In the end, perhaps nothing could save him from his impulses. Spitzer's sins aren't unprecedented, and if you examine the concupiscence revealed in previous scandals -- for instance, those of President Clinton, former Florida Congressman Mark Foley (who exchanged lewd messages with teenagers) and former New Jersey governor James McGreevey (who resigned in 2004 after admitting to an affair) -- it's possible to find similar biographical elements: stern father figures, highly promising early careers, an expansive sense of power and purpose. Says Masters: "It's the hubris and willingness to tackle anything that made [Spitzer] so successful, and it's the hubris and willingness not to play by the rules that seem to have been his downfall."

Politicians occasionally survive sexual misconduct, as Clinton did. Representative Barney Frank of Massachusetts and Senator David Vitter of Louisiana both stayed in office despite their prostitution scandals. Spitzer could not because, in the end, "he's got no friends," says Democratic consultant Hank Sheinkopf, who worked on two of Spitzer's campaigns. "If you're seen as being the source of all moral behavior and then you turn out not to be that way, people are happy about it."

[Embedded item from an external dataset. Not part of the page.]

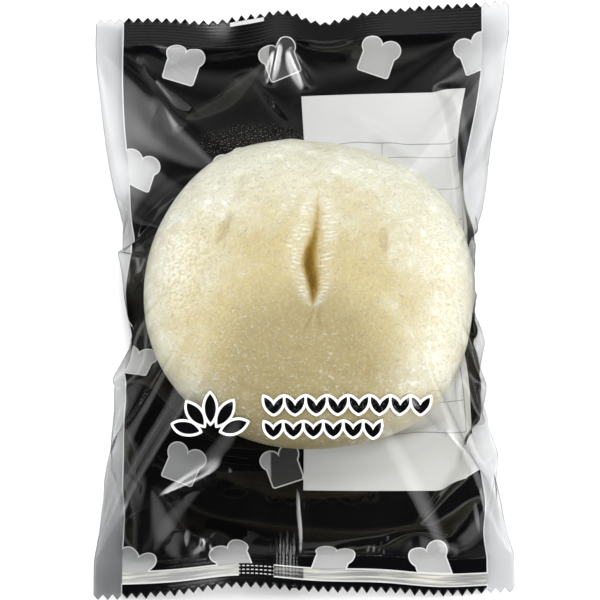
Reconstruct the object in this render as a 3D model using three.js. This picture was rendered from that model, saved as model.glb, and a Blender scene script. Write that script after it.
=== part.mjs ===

Sheinkopf recalls a sad moment from Spitzer's 1998 attorney general campaign: Spitzer had been charged with improperly using his father's money to help finance his career. He denied the truth until the last possible moment, when he finally admitted that his dad made it possible for him to lend his campaign millions. "I looked over and saw this man -- thin, in shirtsleeves with frayed cuffs, holding himself in the corner," Sheinkopf says. "I thought, This must be the loneliest man on the planet. And in fact, he turned out to be."